Pitfall: Ignoring Event Volume

On a busy server, execve and openat fire hundreds of times per second. A detection engine that does expensive processing per event will fall behind. This tool uses a ring buffer (not perf buffer) and keeps detection logic simple for this reason.

Pitfall: Over-Alerting

If every openat of /etc/passwd triggers an alert, operators will disable the tool within a day. Good detection engineering means understanding what's normal. Root reading /etc/shadow is expected (PAM does this for every login). A Python script reading it is unusual. Context matters.

How Concepts Connect

eBPF Programs ──────────────────┐
(C code in kernel)              │
  │                             │
  │ capture syscall args        │ compile + load
  │                             │
  ▼                             │
Ring Buffer ◀───────────────────┘
  │                        via BCC Python
  │ events flow to
  │ user space
  ▼
Detection Engine
  │
  │ evaluate against rules
  │ correlate sequences
  │
  ▼
MITRE ATT&CK Mapping
  │
  │ classify severity
  │
  ▼
Alert Output

Industry Standards

  • MITRE ATT&CK for Linux - Framework for categorizing adversary behavior on Linux systems
  • NIST SP 800-137 - Information Security Continuous Monitoring, which eBPF-based tools directly support
  • CIS Controls v8, Control 8 - Audit Log Management. eBPF tracing provides the raw audit data

Testing Your Understanding

  1. Why can't malware avoid syscall-based detection by using direct kernel memory access from user space?

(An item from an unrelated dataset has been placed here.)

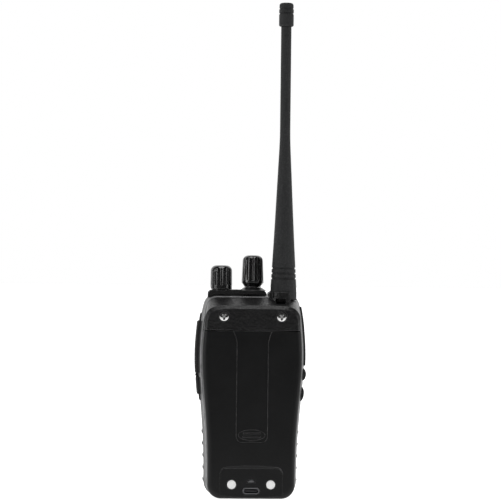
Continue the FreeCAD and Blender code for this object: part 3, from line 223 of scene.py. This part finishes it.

  2. You see this sequence from PID 4521: socket(AF_INET, SOCK_STREAM), then connect(10.0.0.5:443), then execve("/usr/bin/curl"). Is this a reverse shell? Why or why not?

  3. A detection rule triggers on every openat("/etc/passwd"). On a server with 100 users logging in per hour, how many false positives per hour would you expect? How would you reduce them?

  4. What's the difference between attaching an eBPF program to a kprobe vs a tracepoint? Which is more reliable for production use?